How about hybrid pets, like the loveable labradoodle? Also, the dachsador, and several hundred other combinations.
Out on the greens, golfers swear by hybrid clubs which, according to authorities, cover those uncomfortable distances beyond 150 yards and just south of a 3-wood.
And now there’s long-term care insurance, a recent innovation that much improves on what’s been offered in the past.
The Nuts and Bolts
Let’s start with demographics.
It’s no secret that Americans are aging. By 2050, nearly one-quarter of the US population will be 65 or over.
While many boomers are healthy, they have recently or are currently witnessing the effects of aging on their parents, their parents’ friends and their friends’ parents – and its impact on their lifestyles. So now might be a good time to ask what they envision for themselves.
It’s estimated that seven out of every 10 Americans age 65 or older will need some form of long-term care. How will they pay for it?
They have worked hard to build up the resources to allow them to live well in retirement. Long-term care costs can make a serious dent in those assets.
For sure, one can self-insure. It lets you maintain control of your money and choose any type of care you want. But it can rapidly reduce or even totally deplete retirement savings. As costs for long-term care rise, investments may not be able to keep up.
Enter hybrid long-term care insurance. It protects retirement savings against rising healthcare costs, combining the best features of life insurance and long-term care insurance.
The policy requires payment of a single premium and guarantees benefits from day one.
If long-term care is needed, costs are reimbursed up to a maximum monthly amount. The policy owner chooses the benefit period, typically from two to eight years, and has control over whether future benefits will increase going forward to account for inflation.
At death, a lump sum is paid to named beneficiaries.
Change of heart?

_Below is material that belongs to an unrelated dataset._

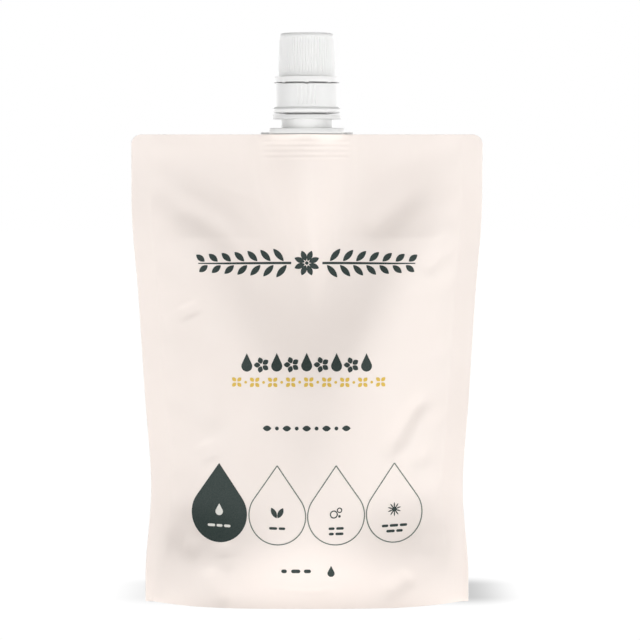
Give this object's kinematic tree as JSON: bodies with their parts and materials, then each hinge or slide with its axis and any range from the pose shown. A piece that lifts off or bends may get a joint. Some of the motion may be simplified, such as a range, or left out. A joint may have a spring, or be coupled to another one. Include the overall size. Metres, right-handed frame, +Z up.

The policy can be surrendered and the premium benefit is returned, minus any loans, withdrawals or other benefits paid under the policy.
Unlike old forms of long-term care insurance where the premiums represented a cost, today’s long-term care coverage premiums represent an investment.
Here’s how this works – in dollars and cents.
Pay in $100,000.
For this, get $5,719 monthly in long-term care reimbursements, up to a lifetime limit of $647,992
If long-term care benefits aren’t needed, the policy appreciates to $137,000 and paid out like a traditional life insurance benefit.
Plus, the original investment back is completely refundable on request.
Long-Term Care for Long-Term Planners
This all works well because life insurance and long-term care insurance are really two sides of the same coin.
As a hybrid, it means if long-term care is needed, you’re covered. If life insurance is needed, you’re covered.
There are lots of choices and options.
And innovative technology has streamlined the application process.
So for those looking to protect the assets they’ve set aside for retirement, and wouldn’t be comfortable digging into savings should they require long-term care, this is a great product. It also works great for anyone with “idle” cash in a savings account or invested in CDs they are rolling over, or have extra assets. This is a great way to put this money to good use.